New screening protocol for pancreatic cancer is better than standard means

Using the serum CA 19-9 tumor marker followed by an endoscopic ultrasound is more likely to detect stage 1 pancreatic cancer in persons at high risk for the disease than is the tumor marker alone, according to a study recently published in GIE: Gastrointestinal Endoscopy (2011;74[1]:87-95).

Abdominal pain, jaundice, and/or weight loss may indicate the presence of pancreatic cancer, but often do not manifest until the tumor is locally advanced or metastatic, at which point effective treatment options are limited. In stage 1 disease, however, resection of the pancreas improves overall survival, making early detection critical.

Employing the tumor marker CA 19-9 to screen for pancreatic cancer has met with limited success, so screening protocols focus on high-risk populations—persons who have or had a parent, sibling, or child (first-degree relative) with pancreatic cancer. The current study enrolled 546 such participants, aged 50 to 80 years. All were given a serum CA 19-9 test; if the level was elevated (greater than 37 units/mL), the person also underwent targeted endoscopic ultrasound (EUS).

CA 19-9 was elevated in 27 patients (4.9% of the group), with neoplastic or malignant findings detected in 5 (0.9%) and pancreatic adenocarcinoma (stage 1 disease) in one (0.2%).

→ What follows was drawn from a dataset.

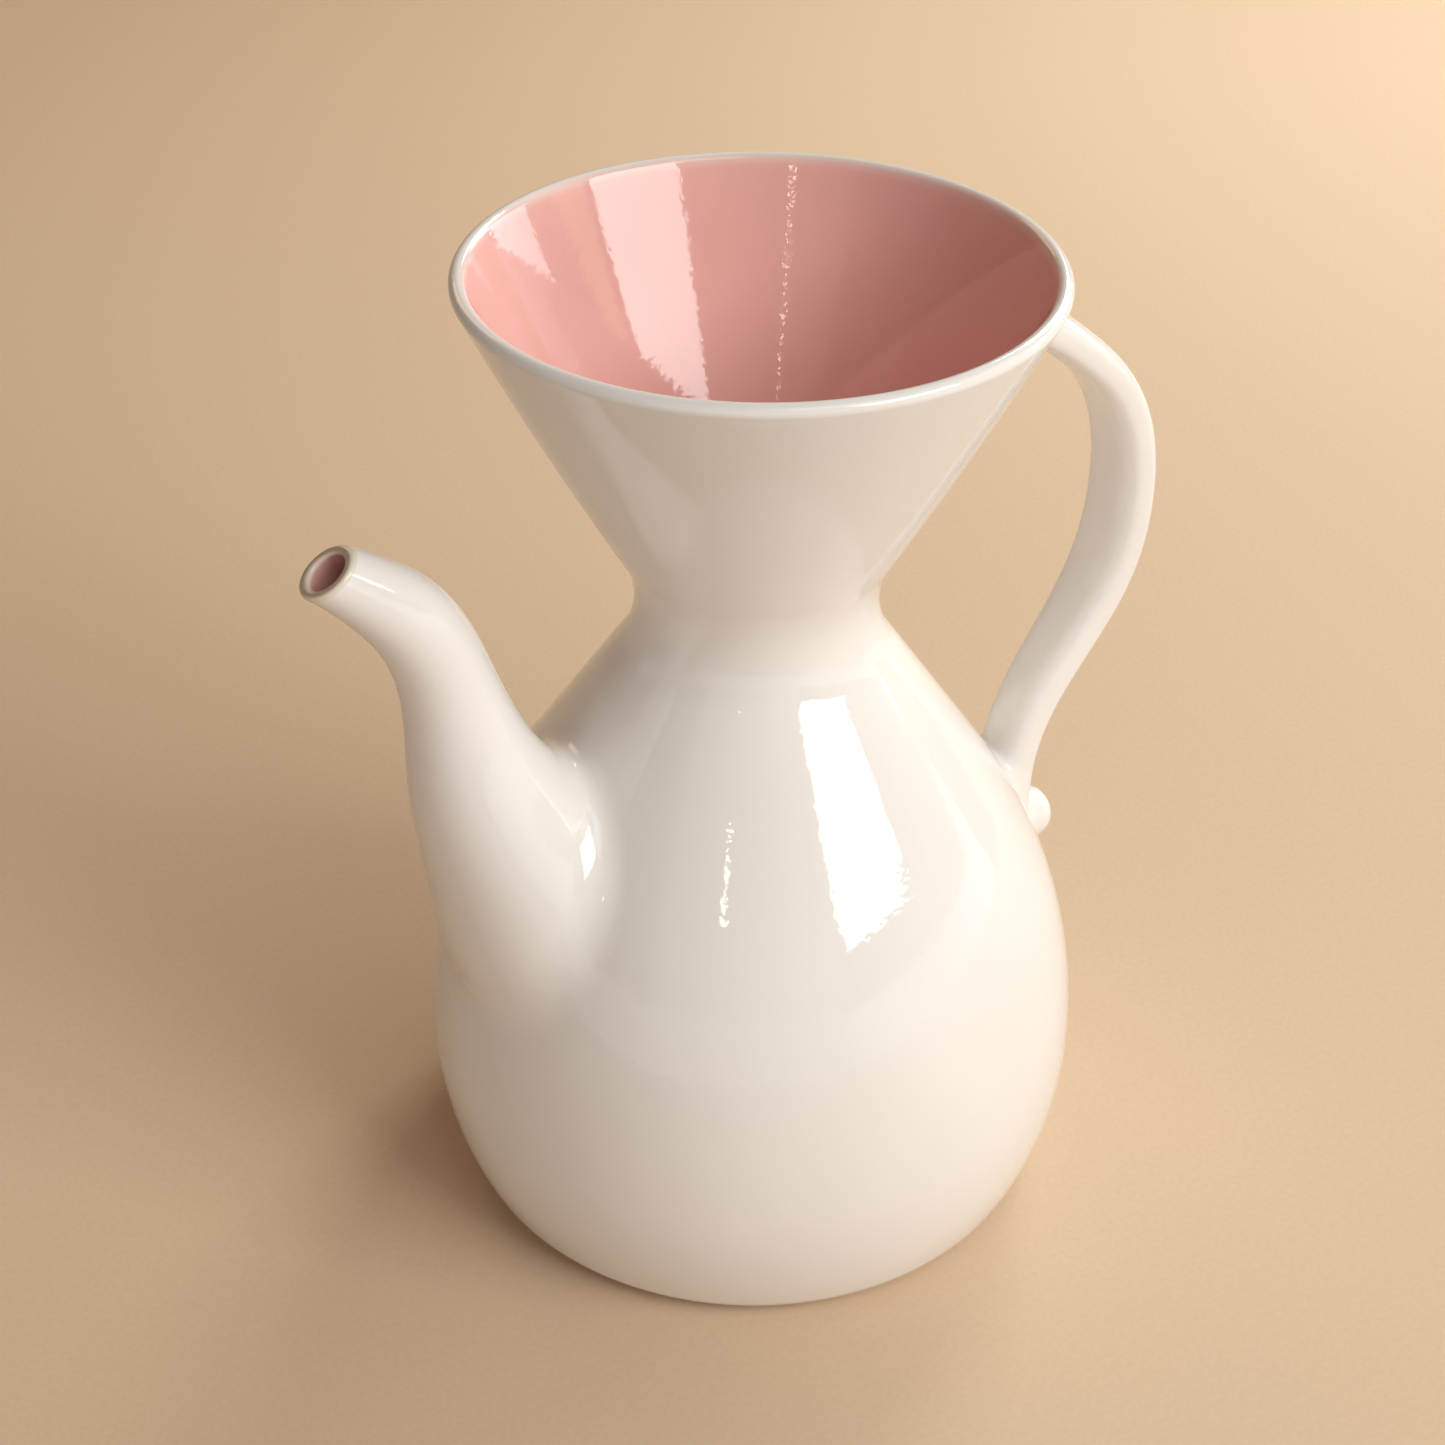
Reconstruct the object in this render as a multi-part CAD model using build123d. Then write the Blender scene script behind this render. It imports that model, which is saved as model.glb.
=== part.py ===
"""Funnel-mouthed pouring pot in white porcelain with a pink lining.

The pot is thrown and cast in several clay pieces, luted together with slip
and glazed. Every clay piece, every seam of slip and each coat of pink glaze
is a solid of its own, and neighbours meet face to face.

Units are millimetres. The origin is on the axis of the pot at the floor,
+Z is up, the spout points along -X and the handle is on +X.
"""
import os
from math import acos, asin, atan2, cos, hypot, pi, radians, sin, sqrt
from build123d import *

# ---- driving dimensions of the turned body ----
total_height = 217.5
mouth_radius = 60.0
lip_radius = 1.7
belly_radius = 72.5
belly_height = 35.2           # height of the widest section
belly_lower_radius = 75.0     # arc of the outline below the widest section
belly_upper_radius = 110.8    # arc of the outline above it
heel_radius = 9.0
heel_gap = 0.6                # the glazed heel stops this far above the floor
waist_radius = 25.5
waist_height = total_height - 72.6
waist_curve_radius = 21.6
funnel_side_radius = 960.0    # the side of the funnel is very slightly full
clay_wall = 3.0
glaze_wall = 0.4
full_wall = clay_wall + glaze_wall
rim_band = 2.0                # straight part of the rim below its round edge
foot_radius = 57.2
foot_width = 6.0
foot_thickness = 1.0

# ---- spout: centre line from the mouth down into the belly, (x, z) ----
spout_line = [(-92.0, 173.6), (-75.8, 158.4), (-68.3, 138.3), (-63.4, 117.2), (-55.0, 96.5), (-47.0, 75.0)]
spout_mouth_rise = 39.0       # degrees above level of the line at the mouth
spout_mouth_cut = 55.0        # degrees above level that the mouth itself faces
spout_tip_radius = 6.2
spout_swell = 0.6             # a slight fullness just behind the mouth
spout_taper = 10.2            # growth of the radius from the mouth to the root
spout_flare = 8.0             # extra growth over the lower half
spout_widening = 0.16         # how much wider than deep the root is
spout_clay = 1.7
spout_wall = spout_clay + glaze_wall
spout_lip_length = 1.2
spout_sections = 14

# ---- handle: centre line from the funnel down onto the belly, (x, z) ----
handle_line = [(47.5, 198.8), (61.5, 194.4), (72.5, 186.6), (81.2, 178.2), (87.0, 168.4), (90.4, 150.0),
               (86.9, 128.2), (77.6, 110.0), (69.8, 95.6), (66.6, 85.5), (65.4, 77.0), (64.0, 69.0)]
handle_half_thick = 4.4
handle_half_wide = 9.3
handle_edge_radius = 3.4
handle_sections = 16
terminal_centre = (72.7, 65.4)
terminal_half_sizes = (5.2, 6.4, 6.0)

# ---- seams of slip: how far each one covers the pieces that it joins ----
spout_seam = 3.0
handle_seam = 2.0


def polar(centre, radius, angle):
    """The point at a distance and an angle (radians) from a centre, in the (r, z) plane."""
    return (centre[0] + radius * cos(angle), centre[1] + radius * sin(angle))


def at(point):
    """A point of the (r, z) half plane as a 3-D point."""
    return (point[0], 0, point[1])


def arc(centre, radius, start, end):
    """An arc in the (r, z) half plane."""
    middle = (start + end) / 2
    return ThreePointArc(at(polar(centre, radius, start)), at(polar(centre, radius, middle)),
                         at(polar(centre, radius, end)))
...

No additional patients in the CA 19-9/EUS study had developed the disease at 1-year follow-up. The cost to detect one pancreatic neoplasia was $8,341, and the cost to detect one pancreatic adenocarcinoma was $41,133.

In a comparison group of 124 patients who received a diagnosis of pancreatic cancer at the same facility but were not part of the CA 19-9/EUS study, one patient (0.9%) presented with stage 1 disease, 52 (45.6%) with stage 2, 20 (17.5%) with stage 3, and 41 (36%) with stage 4. Although only one patient each in the intervention group and in the comparison group had stage 1 disease, the difference was statistically significant because the detection of stage 1 cancer in the comparison group was so rare.

The investigators concluded that potentially curative pancreatic adenocarcinoma could be identified with the CA 19-9/EUS screening protocol, and that stage 1 cancer is more likely to be detected by this protocol than by standard means of detection.